Nevertheless, Landrieu is optimistic that the right kind of educational interventions can bridge these differences, thereby paving the way for systemic change.
“The way we teach our history and the way we teach our civics don’t tell the whole story,” said Landrieu. “We tell it from a very narrow perspective.” Many Americans are not taught about the impacts of systemic voter suppression, redlining and other discriminatory housing practices, he added, nor are they aware of education funding formulas that have systematically disadvantaged schools in low-income or minority areas.
E Pluribus Unum’s survey does suggest that better education could make a difference.

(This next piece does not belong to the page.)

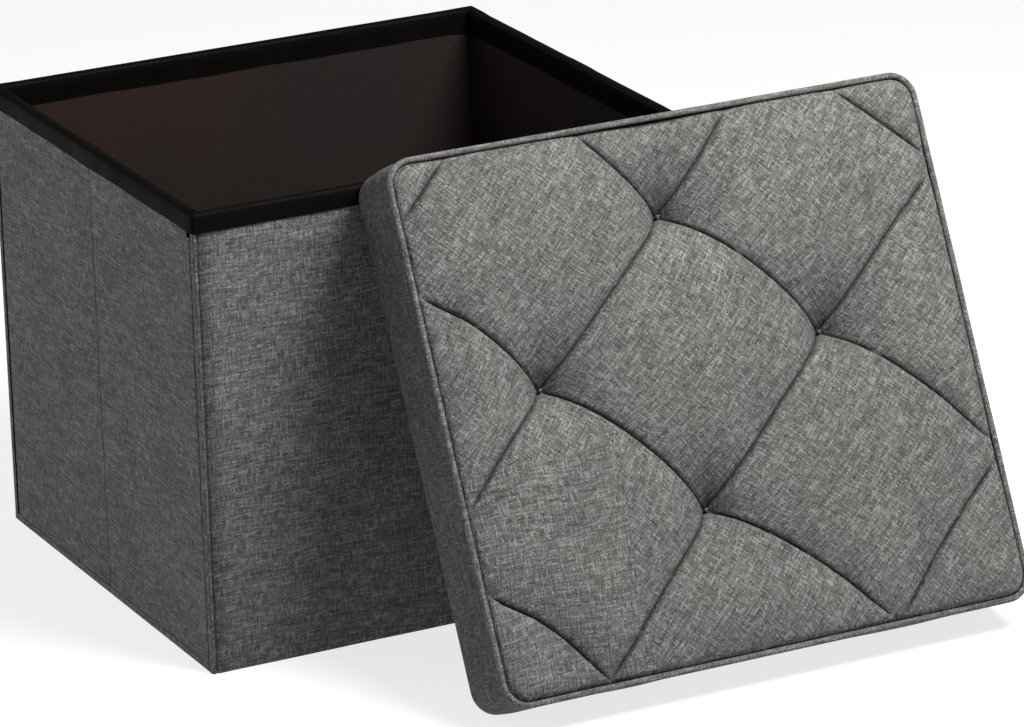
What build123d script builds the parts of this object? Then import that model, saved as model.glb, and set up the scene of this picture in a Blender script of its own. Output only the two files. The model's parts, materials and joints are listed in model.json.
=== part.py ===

Among college-educated whites, for instance, a solid majority—54 percent —agreed that “white people in the United States have more economic opportunities than African-Americans and Hispanics.”
Better education could also help Americans understand how creating more opportunities for household success would benefit all Americans, not just blacks. For example, higher wages for African-American workers would translate into greater buying power and investment, boosting the economy as a whole. In fact, according to an August 2019 report from McKinsey & Company, closing the racial gap in earnings and savings could generate between $1 trillion and $1.5 trillion in additional economic activity over ten years.
“If white people come to realize that institutional barriers are hurting not only African Americans but their own opportunity as well,” said Landrieu, “we can get to a place where both blacks and whites can share equal opportunity and equal responsibility.”
As a first step, however, more white Americans need to understand the systemic obstacles that now stand in the way of black Americans. That, in and of itself, may not cure all of the nation’s ills, but it would at least start the process of healing America’s racial divide.